The text encoder LR can run at a different value to the Unet LR. This may help prevent over-fitting, especially if you're training from SD2 checkpoints.

Text Encoder freezing

If you're training SD2.1 you will likely experience great benefit from partially freezing the text encoder. You can control text encoder freezing using the text_encoder_freezing block in your optimizer.json:

    "text_encoder_freezing": {
        "freeze_embeddings": true,
        "freeze_front_n_layers": -6,
        "freeze_final_layer_norm": false
    }

The SD2.1 text encoder is arranged as follows:

embeddings -> CLIP text encoder (23 layers) -> final layer norm

(The SD1.5 text encoder is similar but it has only 12 CLIP layers.) Typically you would apply freezing starting from the left and moving to the right, although it might be interesting to experiment with different freezing patterns. You can control this using the following parameters:

  • freeze_embeddings freezes the front 2 layers (the text embeddings - recommend).
  • freeze_front_n_layers freezes the front N layers of the CLIP text encoder. You can also pass null to leave the CLIP layers unfrozen, or negative values to count from the back. In the example above, -6 will freeze all but the last 6 layers.
  • freeze_final_layer_norm freezes the parameters for the text encoder's final LayerNorm operation.

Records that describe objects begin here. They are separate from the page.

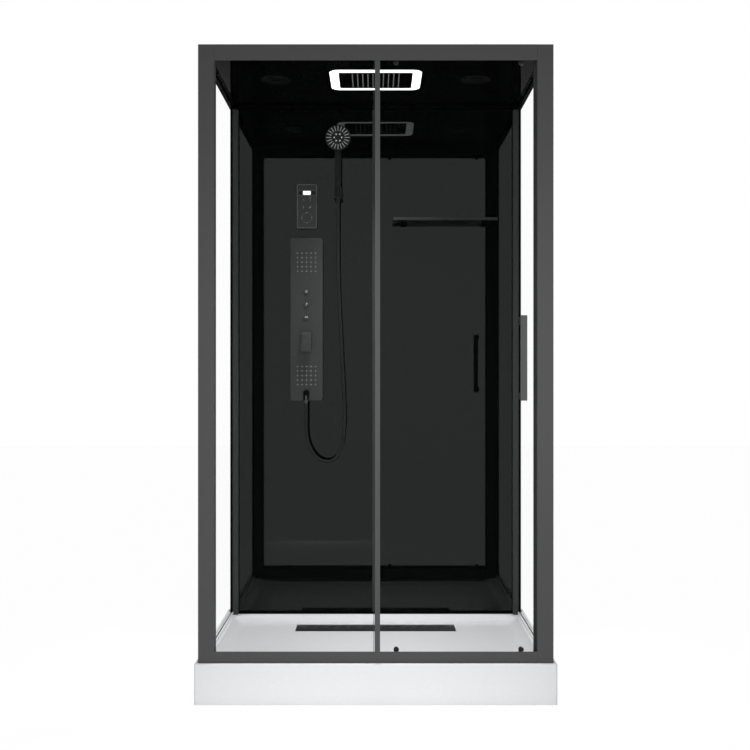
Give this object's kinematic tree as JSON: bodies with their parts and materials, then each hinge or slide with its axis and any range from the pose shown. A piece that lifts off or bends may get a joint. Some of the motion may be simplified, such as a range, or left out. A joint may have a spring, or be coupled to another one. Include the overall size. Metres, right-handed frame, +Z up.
{
  "type": "shower cabin",
  "caption": "Upright shower cabin with a tray, black rear glass, clear sides, a sliding door, a massage column with mixer and handset, a shelf and a lit roof shower.",
  "frame": {"origin": "on the floor, under the middle foot, at the centre of the tray", "axes": "+X to the right as seen from the door, +Y from the door to the black rear wall, +Z up"},
  "size_m": [1.2, 0.83, 2.222],
  "materials": {
    "tray_white": "gloss",
    "zinc_steel": "satin",
    "foot_black": "matte",
    "pipe_grey": "matte",
    "cover_black": "satin",
    "frame_grey": "satin",
    "profile_grey": "satin",
    "clear_glass": "gloss",
    "black_glass": "gloss",
    "roof_black": "gloss",
    "light_white": "matte",
    "nozzle_grey": "matte",
    "grille_black": "gloss",
    "housing_grey": "matte",
    "impeller_grey": "matte",
    "column_grey": "satin",
    "jet_grey": "matte",
    "valve_brass": "satin",
    "button_grey": "gloss",
    "outlet_metal": "satin",
    "hose_grey": "satin",
    "face_grey": "satin",
    "display_white": "gloss",
    "key_black": "gloss",
    "shelf_glass": "gloss",
    "bracket_grey": "satin",
    "seal_black": "matte",
    "fitting_black": "matte",
    "roller_white": "matte",
    "screw_steel": "satin"
  },
  "bodies": {
    "cabin": {"shower_tray": "tray_white", "tray_frame": "zinc_steel", "tray_feet": "foot_black", "drain_trap": "pipe_grey", "rain_feed": "pipe_grey", "front_post_left": "frame_grey", "front_post_right": "frame_grey", "front_top_rail": "frame_grey", "front_bottom_rail": "frame_grey", "side_top_rails": "frame_grey", "glass_channels": "frame_grey", "rear_column_left": "frame_grey", "rear_column_right": "frame_grey", "rear_middle_column": "frame_grey", "rear_top_rail": "frame_grey", "fixed_glass_upright": "profile_grey", "fixed_glass": "clear_glass", "side_glass_left": "clear_glass", "side_glass_right": "clear_glass", "back_glass_left": "black_glass", "back_glass_right": "black_glass", "roof_panel": "roof_black", "rain_plate": "roof_black", "light_ring": "light_white", "rain_nozzles": "nozzle_grey", "fan_grille": "grille_black", "speaker_grille": "grille_black", "fan_housing": "housing_grey", "speaker_driver": "housing_grey", "power_box": "housing_grey", "column_cover": "column_grey", "handset_holder": "column_grey", "control_housing": "column_grey", "jet_pads": "jet_grey", "valve_body": "valve_brass", "hose_outlet": "outlet_metal", "shower_hose": "hose_grey", "control_display": "display_white", "control_keys": "key_black", "shelf": "shelf_glass", "shelf_brackets": "bracket_grey", "wall_screws": "screw_steel"},
    "drain_cover": {"drain_cover": "cover_black"},
    "door": {"door_glass": "clear_glass", "door_seals": "seal_black", "door_handle": "profile_grey", "handle_standoffs": "fitting_black", "roller_carriers": "fitting_black"},
    "roller_top_left": {"roller_top_left": "roller_white"},
    "roller_top_right": {"roller_top_right": "roller_white"},
    "roller_bottom_left": {"roller_bottom_left": "roller_white"},
    "roller_bottom_right": {"roller_bottom_right": "roller_white"},
    "fan_impeller": {"fan_impeller": "impeller_grey"},
    "mixer_collar": {"mixer_collar": "column_grey"},
    "mixer_knob": {"mixer_knob": "column_grey"},
    "button_top": {"button_top": "button_grey"},
    "button_middle": {"button_middle": "button_grey"},
    "button_bottom": {"button_bottom": "button_grey"},
    "handset": {"handset_body": "column_grey", "handset_face": "face_grey"}
  },
  "joints": [
    {"name": "door_slide", "type": "slide", "parent": "cabin", "child": "door", "axis": [-1, 0, 0], "range_m": [0, 0.44]},
    {"name": "roller_top_left_spin", "type": "hinge", "parent": "door", "child": "roller_top_left", "pos_m": [0.068, -0.353, 2.158], "axis": [0, -1, 0], "continuous": true},
    {"name": "roller_top_right_spin", "type": "hinge", "parent": "door", "child": "roller_top_right", "pos_m": [0.483, -0.353, 2.158], "axis": [0, -1, 0], "continuous": true},
    {"name": "roller_bottom_left_spin", "type": "hinge", "parent": "door", "child": "roller_bottom_left", "pos_m": [0.068, -0.353, 0.148], "axis": [0, -1, 0], "continuous": true},
    {"name": "roller_bottom_right_spin", "type": "hinge", "parent": "door", "child": "roller_bottom_right", "pos_m": [0.483, -0.353, 0.148], "axis": [0, -1, 0], "continuous": true},
    {"name": "fan_spin", "type": "hinge", "parent": "cabin", "child": "fan_impeller", "pos_m": [-0.368, -0.002, 2.1925], "axis": [0, 0, 1], "continuous": true},
    {"name": "mixer_turn", "type": "hinge", "parent": "cabin", "child": "mixer_collar", "pos_m": [-0.278, 0.351, 1.221], "axis": [0, 1, 0], "range_deg": [-45, 45]},
    {"name": "mixer_tilt", "type": "hinge", "parent": "mixer_collar", "child": "mixer_knob", "pos_m": [-0.278, 0.345, 1.221], "axis": [-1, 0, 0], "range_deg": [0, 20]},
    {"name": "button_top_press", "type": "slide", "parent": "cabin", "child": "button_top", "axis": [0, 1, 0], "range_m": [0, 0.003], "stiffness_N_per_m": 300},
    {"name": "button_middle_press", "type": "slide", "parent": "cabin", "child": "button_middle", "axis": [0, 1, 0], "range_m": [0, 0.003], "stiffness_N_per_m": 300},
    {"name": "button_bottom_press", "type": "slide", "parent": "cabin", "child": "button_bottom", "axis": [0, 1, 0], "range_m": [0, 0.003], "stiffness_N_per_m": 300},
    {"name": "handset_lift", "type": "slide", "parent": "cabin", "child": "handset", "axis": [0, 0, 1], "range_m": [0, 0.06], "deforming": ["shower_hose"]},
    {"name": "drain_cover_lift", "type": "slide", "parent": "cabin", "child": "drain_cover", "axis": [0, 0, 1], "range_m": [0, 0.03]}
  ],
  "couplings": [
    {"joint": "roller_top_left_spin", "follows": "door_slide", "rad_per_m": 98.039},
    {"joint": "roller_top_right_spin", "follows": "door_slide", "rad_per_m": 98.039},
    {"joint": "roller_bottom_left_spin", "follows": "door_slide", "rad_per_m": -98.039},
    {"joint": "roller_bottom_right_spin", "follows": "door_slide", "rad_per_m": -98.039}
  ]
}
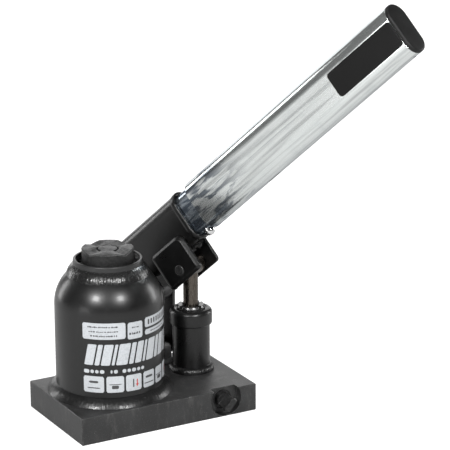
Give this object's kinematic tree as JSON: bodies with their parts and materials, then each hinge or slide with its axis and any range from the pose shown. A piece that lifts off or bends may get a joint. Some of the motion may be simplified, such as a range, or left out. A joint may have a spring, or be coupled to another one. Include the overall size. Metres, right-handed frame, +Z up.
{
  "type": "bottle jack",
  "caption": "Hydraulic bottle jack: welded tank on a flat block, lifting ram with screwed saddle, side pump with rocking lever and a telescopic oval handle.",
  "frame": {"origin": "centre of the base block's underside", "axes": "+Z up along the ram, +X along the base towards the pump, -Y towards the release valve"},
  "size_m": [0.261, 0.3006, 0.4017],
  "materials": {
    "black_enamel": "semi-gloss black enamel",
    "base_enamel": "satin black enamel on rough-sawn steel",
    "weld_enamel": "semi-gloss black enamel over weld beads",
    "pump_enamel": "satin black enamel, worn at the edges",
    "link_enamel": "black enamel on flat plate",
    "label_print": "printed sheet",
    "zinc": "bright zinc plating with draw marks",
    "zinc_dark": "zinc plated tube",
    "forged": "forged steel, phosphated",
    "steel": "machined steel",
    "oiled_steel": "oiled ground steel",
    "bright_steel": "polished steel",
    "black_plastic": "matt black",
    "seal": "oil-resistant rubber",
    "phosphate": "black phosphated steel"
  },
  "bodies": {
    "base": {"base_block": "base_enamel", "base_plugs": "base_enamel", "tank_shell": "black_enamel", "tank_weld": "weld_enamel", "neck_ring": "black_enamel", "neck_weld": "weld_enamel", "tank_label": "label_print", "filler_plug": "seal", "main_cylinder": "steel", "cylinder_gasket": "steel", "gland_nut": "phosphate", "ram_rod_seal": "seal", "ram_wiper": "seal", "pump_cylinder": "pump_enamel", "pump_foot_weld": "weld_enamel", "pump_collar": "pump_enamel", "pump_packing": "seal", "pump_gland": "phosphate", "fulcrum_lug": "link_enamel", "lug_weld": "weld_enamel", "lug_pin": "steel", "lug_pin_clips": "phosphate", "release_gland": "phosphate", "delivery_plug": "phosphate"},
    "ram": {"ram": "bright_steel", "ram_cup_seal": "seal", "cup_washer": "steel", "cup_screw": "steel"},
    "saddle": {"saddle": "forged"},
    "screw": {"extension_screw": "steel"},
    "plunger": {"pump_plunger": "oiled_steel"},
    "lever": {"lever_socket": "black_enamel", "socket_end_plate": "black_enamel", "lever_bracket": "black_enamel", "bracket_weld": "weld_enamel", "fulcrum_ear": "link_enamel", "fulcrum_pin": "steel", "fulcrum_pin_clips": "phosphate", "plunger_pin": "phosphate"},
    "link": {"link_plate_near": "link_enamel", "link_plate_far": "link_enamel"},
    "handle_inner": {"handle_inner_tube": "zinc_dark"},
    "handle_outer": {"handle_outer_tube": "zinc", "handle_end_cap": "black_plastic", "handle_pad": "black_plastic"},
    "button": {"snap_button": "bright_steel", "button_leaf": "steel"},
    "release_ball": {"release_ball": "bright_steel"},
    "release_spindle": {"release_spindle": "phosphate", "release_seal": "seal"},
    "suction_ball": {"suction_ball": "bright_steel"},
    "delivery_ball": {"delivery_ball": "bright_steel", "delivery_spring": "steel"}
  },
  "joints": [
    {"name": "ram_lift", "type": "slide", "parent": "base", "child": "ram", "axis": [0, 0, 1], "range_m": [0, 0.085]},
    {"name": "saddle_rise", "type": "slide", "parent": "ram", "child": "saddle", "axis": [0, 0, 1], "range_m": [0, 0.0561]},
    {"name": "screw_turn", "type": "hinge", "parent": "saddle", "child": "screw", "pos_m": [-0.0314, 0.0048, 0.1], "axis": [0, 0, 1], "range_deg": [0, 5040]},
    {"name": "piston_stroke", "type": "slide", "parent": "base", "child": "plunger", "axis": [0, 0, -1], "range_m": [0, 0.02496]},
    {"name": "lever_stroke", "type": "hinge", "parent": "plunger", "child": "lever", "pos_m": [0.0575, 0.0108, 0.128], "axis": [0.9031, 0.4294, 0], "range_deg": [0, 33]},
    {"name": "link_rock", "type": "hinge", "parent": "lever", "child": "link", "pos_m": [0.04247, 0.04241, 0.097], "axis": [0.9031, 0.4294, 0], "range_deg": [-44.4, 0]},
    {"name": "inner_slide", "type": "slide", "parent": "lever", "child": "handle_inner", "axis": [0.3191, -0.6711, 0.6691], "range_m": [0, 0.08]},
    {"name": "outer_slide", "type": "slide", "parent": "handle_inner", "child": "handle_outer", "axis": [0.3191, -0.6711, 0.6691], "range_m": [0, 0.2]},
    {"name": "button_press", "type": "slide", "parent": "handle_inner", "child": "button", "axis": [-0.2873, 0.6043, 0.7431], "range_m": [0, 0.006], "stiffness_N_per_m": 400},
    {"name": "valve_open", "type": "slide", "parent": "base", "child": "release_ball", "axis": [0, -1, 0], "range_m": [0, 0.003]},
    {"name": "valve_turn", "type": "hinge", "parent": "release_ball", "child": "release_spindle", "pos_m": [0.058, -0.05, 0.0143], "axis": [0, -1, 0], "range_deg": [0, 722]},
    {"name": "suction_lift", "type": "slide", "parent": "base", "child": "suction_ball", "axis": [0, 0, 1], "range_m": [0, 0.001]},
    {"name": "delivery_lift", "type": "slide", "parent": "base", "child": "delivery_ball", "axis": [0, 0, -1], "range_m": [0, 0.001], "stiffness_N_per_m": 60, "springref_m": -0.001, "deforming": ["delivery_spring"]}
  ],
  "couplings": [
    {"joint": "saddle_rise", "follows": "screw_turn", "m_per_rad": 0.00063662},
    {"joint": "piston_stroke", "follows": "lever_stroke", "m_per_rad": 0.043303},
    {"joint": "link_rock", "follows": "lever_stroke", "ratio": -1.3432},
    {"joint": "valve_turn", "follows": "valve_open", "rad_per_m": 4188.8}
  ]
}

Recommended settings for SD2.1 are provided in optimizerSD21.json: frozen embeddings, all CLIP layers frozen except for the last 6, final layer norm unfrozen. If you want to experiment, start by trying different values for freeze_front_n_layers: -2 is slower but seems to produce a higher quality model, whereas -10 is faster but can be more difficult to control.

General Beta, weight decay, epsilon, etc tuning

Betas, weight decay, and epsilon are documented in the AdamW paper and there is a wealth of information on the web, but consider those experimental to tweak.